Type II sulfuric acid anodizing is the most widely used commercial method. Many conventional Type II sulfuric processes are maintained closer to 65°F to 75°F, although exact targets vary by alloy, coating thickness, finish requirement, and specification. Precision matters beyond coating integrity. In dyed Class 2 applications, even modest temperature instability can affect pore structure and dye absorption, which may become visible as color variation in the finished part.

Type III hardcoat anodizing is where thermal management becomes especially demanding. Producing the dense, heavy coatings required for wear resistance typically means operating in a low-temperature sulfuric or mixed-acid bath, often near 32°F to 50°F depending on the process. The anodizing reaction itself generates heat, so the challenge is usually not adding heat but removing it quickly and uniformly. Maintaining the required temperature range requires high-capacity cooling, strong agitation, and careful control of current density and electrical contact. Without those controls, localized heating and current-density effects can contribute to burning before the issue is obvious at the tank level.

Temperature as an Efficiency Variable

Beyond coating quality, bath temperature can also influence operating efficiency. Within the qualified process window, warmer solutions generally have lower viscosity, which can allow chemistry to drain from parts more quickly as they are lifted from the tank.

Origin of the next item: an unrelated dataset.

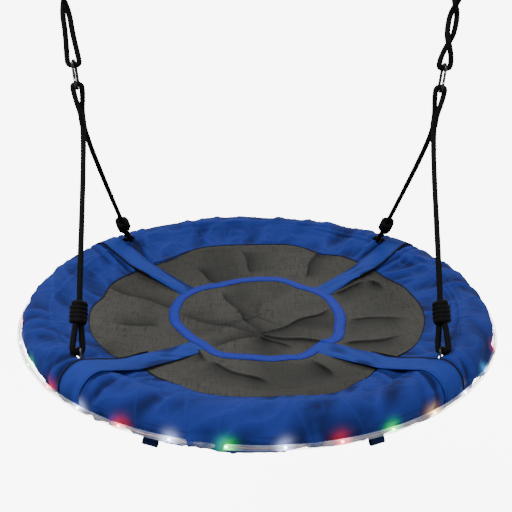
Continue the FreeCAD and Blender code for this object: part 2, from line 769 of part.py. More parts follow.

That faster drainage can reduce drag-out: the unintended carryover of solution clinging to parts as they exit the bath. In anodizing, where electrolytes such as sulfuric acid carry chemical cost and wastewater treatment obligations, even modest reductions in drag-out can become meaningful over a production shift.

That said, drag-out reduction should never drive the temperature strategy by itself. The coating requirement comes first. Any temperature adjustment has to stay within the validated operating window for the process, alloy, finish, and specification.

Why Thermal Control Equipment Condition Matters

In the aggressive acidic environments of anodizing tanks—whether chromic, sulfuric, or mixed-acid hardcoat systems—material compatibility is essential. Thermal control components, including heaters where heating is required and cooling coils or heat exchangers where heat removal is required, must resist chemical attack without introducing contamination that could destabilize bath chemistry or affect coating performance.

Fluoropolymer-sheathed heaters and chemically compatible heat-transfer components are often used because they can withstand aggressive chemistries while helping protect bath purity. The right material choice depends on the acid chemistry, concentration, temperature, purity requirements, and tank design.

What is less often considered is how those components behave over time. As heat-transfer surfaces accumulate films, deposits, or other forms of fouling, their response characteristics can shift. A controller may still reach setpoint, but heat transfer may become slower, less uniform, or less predictable. That subtle change in thermal behavior can be difficult to attribute to a single cause, but it can still contribute to variation in oxide structure, coating thickness, color response, or overall process consistency.

The Bottom Line

Anodizing sits at an unusual intersection: a process highly sensitive to temperature, running in chemistries aggressive enough to challenge the equipment responsible for maintaining that temperature. The specifics of each anodizing type demand a tailored thermal approach rather than a generalized one.

Operations that treat thermal infrastructure as a process design variable—rather than background equipment—are better positioned to reduce defects, limit chemical waste, protect coating quality, and maintain consistent outcomes across production runs.